Conversation starters
- What type of task or behavioral commitment calls to you most? Something practical and daily, something ceremonial, or something service-oriented?
- Have you had a dominant who built deliberate recognition into the structure of the dynamic? What did that feel like compared to recognition that was given only occasionally?
- What ritual, if any, would you most want as part of your dynamic? What would it mark or create for you?
- How do you feel about reporting or check-ins with your dominant? Does accountability feel supportive to you or does it create anxiety?
- What has been the most satisfying 'you did exactly right' moment you have had in a dynamic? What made it land so well?
Ways to connect with a partner
- Share the task design from the exercise with your partner and ask them to refine it from the dominant side: whether the success criteria are clear to them and how they plan to provide recognition.
- Establish a specific check-in ritual together, even a brief one, that creates a regular moment for the dominant to give recognition and the sub to receive it.
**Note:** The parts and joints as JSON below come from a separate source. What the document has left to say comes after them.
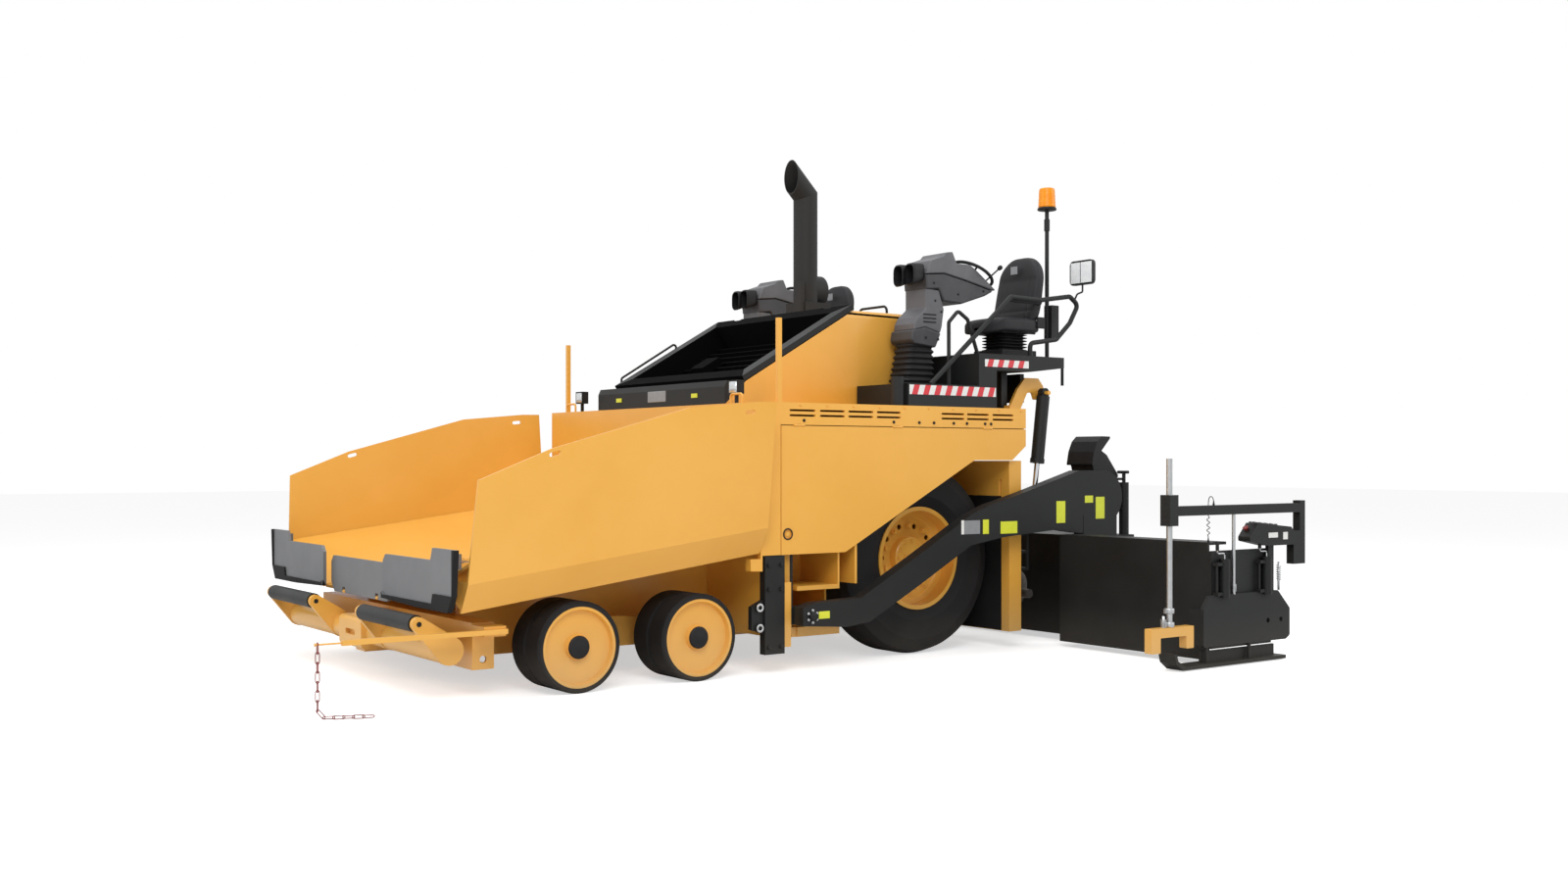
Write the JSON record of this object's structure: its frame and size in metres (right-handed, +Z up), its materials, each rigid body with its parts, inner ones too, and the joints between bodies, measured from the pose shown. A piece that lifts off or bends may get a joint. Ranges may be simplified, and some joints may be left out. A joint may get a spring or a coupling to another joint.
{
  "type": "wheeled asphalt paver",
  "caption": "Wheeled asphalt paver: hopper with folding wings, slat conveyors, augers, towed extending screed, steered bogies and raised operator stations.",
  "frame": {"origin": "on the ground under the middle of the machine's overall box", "axes": "+X forward to the hopper, +Y to the machine's left, +Z up"},
  "size_m": [6.94, 6.084, 3.8863],
  "materials": {
    "yellow_paint": "satin",
    "black_paint": "satin",
    "grey_plate": "satin",
    "grey_plastic": "matte",
    "tyre_rubber": "matte",
    "seat_cover": "matte",
    "bare_steel": "satin",
    "engine_iron": "matte",
    "beacon_lens": "gloss",
    "chain_paint": "satin",
    "cord_rubber": "matte",
    "rod_chrome": "polished"
  },
  "bodies": {
    "tractor": {"auger_gear": "black_paint", "beacon": "beacon_lens", "body_shell": "yellow_paint", "bogie_beams": "yellow_paint", "chain": "chain_paint", "chassis": "yellow_paint", "consoles": "grey_plastic", "conveyors": "bare_steel", "engine": "engine_iron", "exhaust": "black_paint", "handrails": "black_paint", "hood": "yellow_paint", "hopper_floor": "yellow_paint", "platforms": "black_paint", "rear_frame": "yellow_paint", "seats": "seat_cover", "side_panels": "yellow_paint", "tow_plates": "black_paint"},
    "wing_left": {"wing_left": "yellow_paint", "wing_flap_left": "grey_plate"},
    "wing_right": {"wing_right": "yellow_paint", "wing_flap_right": "grey_plate"},
    "apron": {"apron": "grey_plate"},
    "push_beam": {"push_beam": "yellow_paint"},
    "push_roller_left": {"push_roller_left": "black_paint"},
    "side_door_left": {"side_door_left": "yellow_paint"},
    "drive_wheel_left": {"drive_rim_left": "yellow_paint", "drive_tyre_left": "tyre_rubber"},
    "auger_left": {"auger_left": "bare_steel"},
    "extension_left": {"extension_left": "black_paint", "end_gate_left": "black_paint", "sensor_cord": "cord_rubber", "sensor_cord_coil": "cord_rubber"},
    "lift_barrel_left": {"lift_barrel_left": "black_paint"},
    "lift_rod_left": {"lift_rod_left": "rod_chrome"},
    "knuckle_left_1": {"knuckle_left_1": "yellow_paint"},
    "bogie_wheel_left_1": {"bogie_rim_left_1": "yellow_paint", "bogie_tyre_left_1": "tyre_rubber"},
    "knuckle_left_2": {"knuckle_left_2": "yellow_paint"},
    "bogie_wheel_left_2": {"bogie_rim_left_2": "yellow_paint", "bogie_tyre_left_2": "tyre_rubber"},
    "push_roller_right": {"push_roller_right": "black_paint"},
    "side_door_right": {"side_door_right": "yellow_paint"},
    "drive_wheel_right": {"drive_rim_right": "yellow_paint", "drive_tyre_right": "tyre_rubber"},
    "auger_right": {"auger_right": "bare_steel"},
    "extension_right": {"extension_right": "black_paint", "end_gate_right": "black_paint"},
    "lift_barrel_right": {"lift_barrel_right": "black_paint"},
    "lift_rod_right": {"lift_rod_right": "rod_chrome"},
    "knuckle_right_1": {"knuckle_right_1": "yellow_paint"},
    "bogie_wheel_right_1": {"bogie_rim_right_1": "yellow_paint", "bogie_tyre_right_1": "tyre_rubber"},
    "knuckle_right_2": {"knuckle_right_2": "yellow_paint"},
    "bogie_wheel_right_2": {"bogie_rim_right_2": "yellow_paint", "bogie_tyre_right_2": "tyre_rubber"},
    "hood_grille": {"hood_grille": "black_paint"},
    "screed": {"tow_arms": "black_paint", "screed": "black_paint", "screed_consoles": "grey_plastic"}
  },
  "joints": [
    {"name": "wing_fold_left", "type": "hinge", "parent": "tractor", "child": "wing_left", "pos_m": [2.63129, 0.806, 0.53992], "axis": [0.9917, 0, -0.1288], "range_deg": [0, 40]},
    {"name": "wing_fold_right", "type": "hinge", "parent": "tractor", "child": "wing_right", "pos_m": [2.63129, -0.806, 0.53992], "axis": [-0.9917, 0, 0.1288], "range_deg": [0, 40]},
    {"name": "apron_tilt", "type": "hinge", "parent": "tractor", "child": "apron", "pos_m": [2.665, 0, 0.535], "axis": [0, -1, 0], "range_deg": [0, 35]},
    {"name": "push_beam_swing", "type": "hinge", "parent": "tractor", "child": "push_beam", "pos_m": [2.63, 0, 0.3], "axis": [0, 0, 1], "range_deg": [-3, 3]},
    {"name": "push_roller_spin_left", "type": "hinge", "parent": "push_beam", "child": "push_roller_left", "pos_m": [2.82, 0.9, 0.468], "axis": [0, 1, 0], "continuous": true},
    {"name": "push_roller_spin_right", "type": "hinge", "parent": "push_beam", "child": "push_roller_right", "pos_m": [2.82, -0.9, 0.468], "axis": [0, 1, 0], "continuous": true},
    {"name": "steer_left_1", "type": "hinge", "parent": "tractor", "child": "knuckle_left_1", "pos_m": [1.858, 1.06, 0.28], "axis": [0, 0, 1], "range_deg": [-15, 15]},
    {"name": "bogie_wheel_spin_left_1", "type": "hinge", "parent": "knuckle_left_1", "child": "bogie_wheel_left_1", "pos_m": [1.858, 1.322, 0.28], "axis": [0, 1, 0], "continuous": true},
    {"name": "steer_right_1", "type": "hinge", "parent": "tractor", "child": "knuckle_right_1", "pos_m": [1.858, -1.06, 0.28], "axis": [0, 0, 1], "range_deg": [-15, 15]},
    {"name": "bogie_wheel_spin_right_1", "type": "hinge", "parent": "knuckle_right_1", "child": "bogie_wheel_right_1", "pos_m": [1.858, -1.322, 0.28], "axis": [0, 1, 0], "continuous": true},
    {"name": "steer_left_2", "type": "hinge", "parent": "tractor", "child": "knuckle_left_2", "pos_m": [0.998, 1.06, 0.28], "axis": [0, 0, 1], "range_deg": [-10.5, 10.5]},
    {"name": "bogie_wheel_spin_left_2", "type": "hinge", "parent": "knuckle_left_2", "child": "bogie_wheel_left_2", "pos_m": [0.998, 1.322, 0.28], "axis": [0, 1, 0], "continuous": true},
    {"name": "steer_right_2", "type": "hinge", "parent": "tractor", "child": "knuckle_right_2", "pos_m": [0.998, -1.06, 0.28], "axis": [0, 0, 1], "range_deg": [-10.5, 10.5]},
    {"name": "bogie_wheel_spin_right_2", "type": "hinge", "parent": "knuckle_right_2", "child": "bogie_wheel_right_2", "pos_m": [0.998, -1.322, 0.28], "axis": [0, 1, 0], "continuous": true},
    {"name": "drive_wheel_spin_left", "type": "hinge", "parent": "tractor", "child": "drive_wheel_left", "pos_m": [-1.04, 1.1, 0.7], "axis": [0, 1, 0], "continuous": true},
    {"name": "side_door_lift_left", "type": "hinge", "parent": "tractor", "child": "side_door_left", "pos_m": [-0.65, 1.5, 1.648], "axis": [1, 0, 0], "range_deg": [0, 105]},
    {"name": "auger_spin_left", "type": "hinge", "parent": "tractor", "child": "auger_left", "pos_m": [-2.02, 0.7, 0.4], "axis": [0, 1, 0], "continuous": true},
    {"name": "extension_slide_left", "type": "slide", "parent": "screed", "child": "extension_left", "axis": [0, -1, 0], "range_m": [0, 1.3]},
    {"name": "drive_wheel_spin_right", "type": "hinge", "parent": "tractor", "child": "drive_wheel_right", "pos_m": [-1.04, -1.1, 0.7], "axis": [0, 1, 0], "continuous": true},
    {"name": "side_door_lift_right", "type": "hinge", "parent": "tractor", "child": "side_door_right", "pos_m": [-0.65, -1.5, 1.648], "axis": [-1, 0, 0], "range_deg": [0, 105]},
    {"name": "auger_spin_right", "type": "hinge", "parent": "tractor", "child": "auger_right", "pos_m": [-2.02, -0.7, 0.4], "axis": [0, 1, 0], "continuous": true},
    {"name": "extension_slide_right", "type": "slide", "parent": "screed", "child": "extension_right", "axis": [0, 1, 0], "range_m": [0, 1.3]},
    {"name": "hood_grille_lift", "type": "hinge", "parent": "tractor", "child": "hood_grille", "pos_m": [-0.74289, 0, 2.54336], "axis": [0, -1, 0], "range_deg": [0, 45]},
    {"name": "screed_lift", "type": "hinge", "parent": "tractor", "child": "screed", "pos_m": [0.18, 0, 0.375], "axis": [0, 1, 0], "range_deg": [0, 7]},
    {"name": "lift_barrel_turn_left", "type": "hinge", "parent": "tractor", "child": "lift_barrel_left", "pos_m": [-2.2, 1.4, 1.93], "axis": [0, 1, 0], "range_deg": [-12.57, 0.5]},
    {"name": "lift_rod_slide_left", "type": "slide", "parent": "lift_barrel_left", "child": "lift_rod_left", "axis": [-0.1298, 0, 0.9915], "range_m": [-0.001, 0.2455]},
    {"name": "lift_barrel_turn_right", "type": "hinge", "parent": "tractor", "child": "lift_barrel_right", "pos_m": [-2.2, -1.4, 1.93], "axis": [0, 1, 0], "range_deg": [-12.57, 0.5]},
    {"name": "lift_rod_slide_right", "type": "slide", "parent": "lift_barrel_right", "child": "lift_rod_right", "axis": [-0.1298, 0, 0.9915], "range_m": [-0.001, 0.2455]}
  ],
  "couplings": [
    {"joint": "steer_right_1", "follows": "steer_left_1", "ratio": 1},
    {"joint": "steer_left_2", "follows": "steer_left_1", "ratio": 0.7},
    {"joint": "steer_right_2", "follows": "steer_left_1", "ratio": 0.7},
    {"joint": "lift_barrel_turn_left", "follows": "screed_lift", "ratio": -1.7244},
    {"joint": "lift_rod_slide_left", "follows": "screed_lift", "m_per_rad": 1.9928},
    {"joint": "lift_barrel_turn_right", "follows": "screed_lift", "ratio": -1.7244},
    {"joint": "lift_rod_slide_right", "follows": "screed_lift", "m_per_rad": 1.9928}
  ]
}
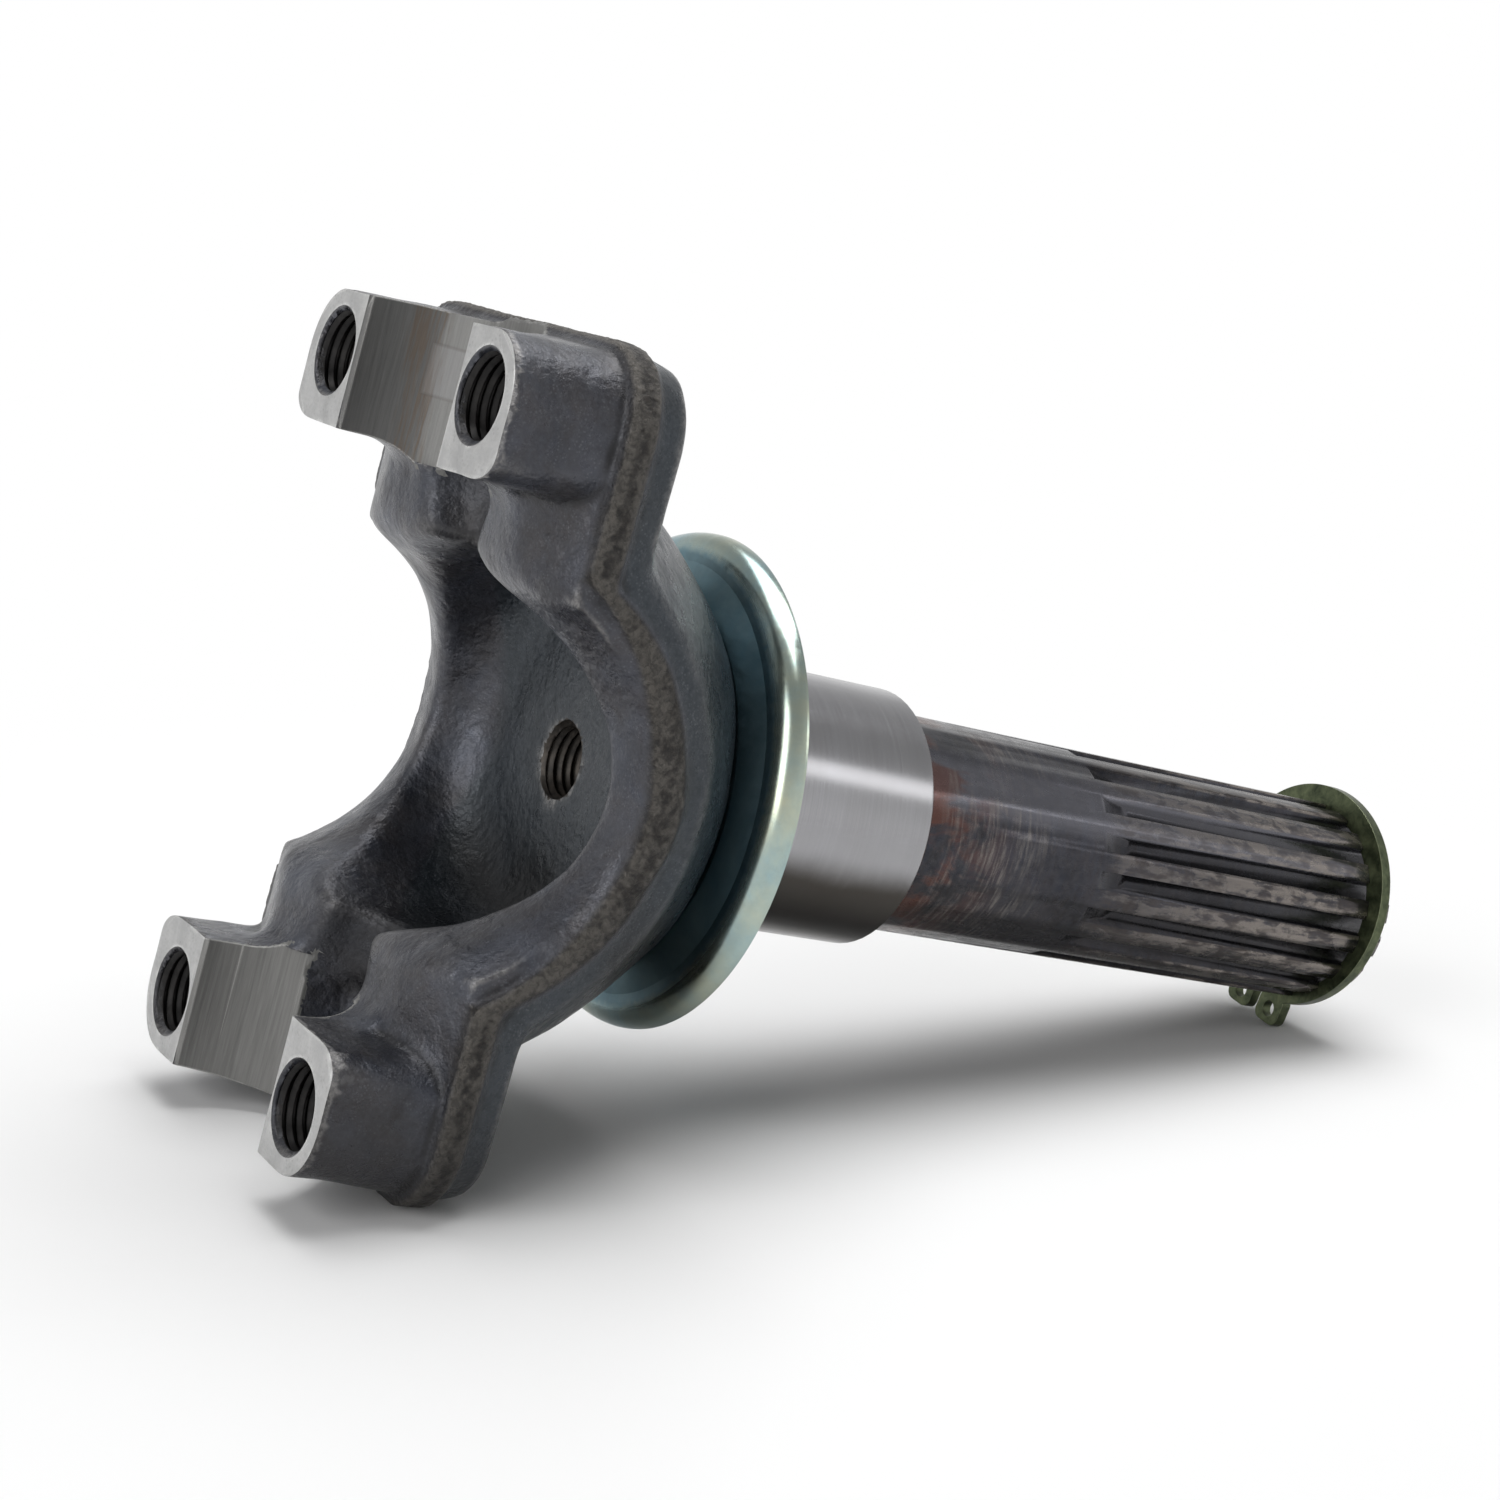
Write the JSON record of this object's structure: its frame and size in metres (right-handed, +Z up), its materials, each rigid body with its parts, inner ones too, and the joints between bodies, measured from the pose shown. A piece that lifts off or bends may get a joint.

- Try one training session format together: the dominant sets specific expectations, the sub meets them, and recognition is given explicitly for each. Debrief afterward about what worked.
For reflection
What is one thing you could commit to doing well in your dynamic right now, with a specific person, that would give both of you something real to build on?
The good girl and good boy dynamic thrives when it has structure: clear expectations, genuine attention, and specific recognition. Building that structure deliberately, one task and one ritual at a time, is how it becomes something genuinely sustaining.